Ben Garment grew a long beard so that he might stroke it thoughtfully, and while doing so, said, “A cool trick.”
Aside from them were Mario and Phillippo, with sad pockets turned out and Froggerless. Above them stood a terrifying effigy of the producer, who scolded them three more times for their fiscal irresponsibility before turning into a bluish cloud which sank beneath the ashtray.
“Say,” said Phillippo, “none of you have a quarter to spare?”
Alas that none had quarters to their name, but all experienced joy at their reunion, and the avoidance of another splittage.
The next solution was delivered by an elaborate financier who, drawing the four of hearts without even looking, turned and faced Traycup as he was dragged out from the entrance by a very bold but uninformed bodyguard, whose little earpiece had run out of batteries, and had not got the message that these strange folks were supposed to be trapped in the building, and, sensing Traycup's proximity to Poodleface, he executed his duty with characteristic efficiency and removed the offender from the environs.
“You've undone my doing!” said Poodleface, who was there, too, now. The bodyguard had failed her for the first and last time, and so she turned him into a shrimp and put him in charge of the minifridge access. “These are foul basenjis meant to be confined in a prisonous domain until their days end with brittle bones and dried-up hearts! Return them to the capturement quarters at once!”
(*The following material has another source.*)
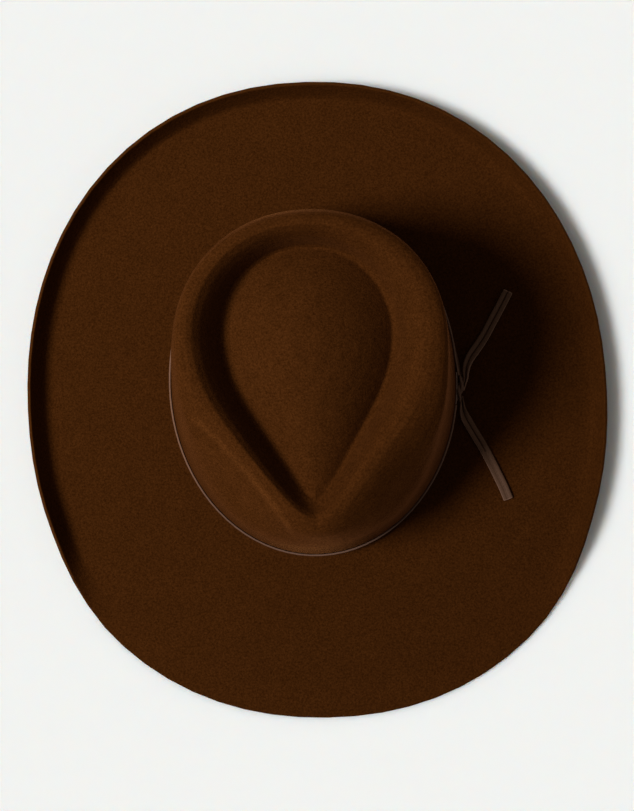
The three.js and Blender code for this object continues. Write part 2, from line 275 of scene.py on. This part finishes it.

“Quarters, you say?” said Phillippo.
“Let's let it die,” said Traycup. Ere Poodleface could place an ad for new bodyguards, they sauntered away from the hotel's parking lot and went to be near a line for the movie theater. There was an amount of cityhood nearby them, and Traycup looked the streets up and down, and created an identification of them. “Thanks to the old wave, we're but a stone's throw from a day's goal!” And it was true, for before them was a grand and fanciful sign proudly welcoming visitors to the luxuriant city of Dot-Speck-Water-Trail, which was not Nesodi Iveent, but which was also not far from Nesodi Iveent, so if a particularly swift possum could be wrangled and saddled in short order, they'd be at their destination at last, before a football game's commercial break could go into overtime.
“Shall we make a picnic?” said Roby.
Jum Burie stood at Sporthenge, by the big statue of the squirrel shaver, and Tuberlone was there with a stack of newspapers—well, more like a pile—all tuned to the weather station.
“As foretold by the prophecy,” said Tuberlone, placing the last paper in the pile—well, more like a stack.
“Useful gossip.” This Jum Burie said not in despair or frustration. “From hither, thence? Who had seen them and come to know their path?”
Meanwhile, parents pushed strollers full of children round and round the park.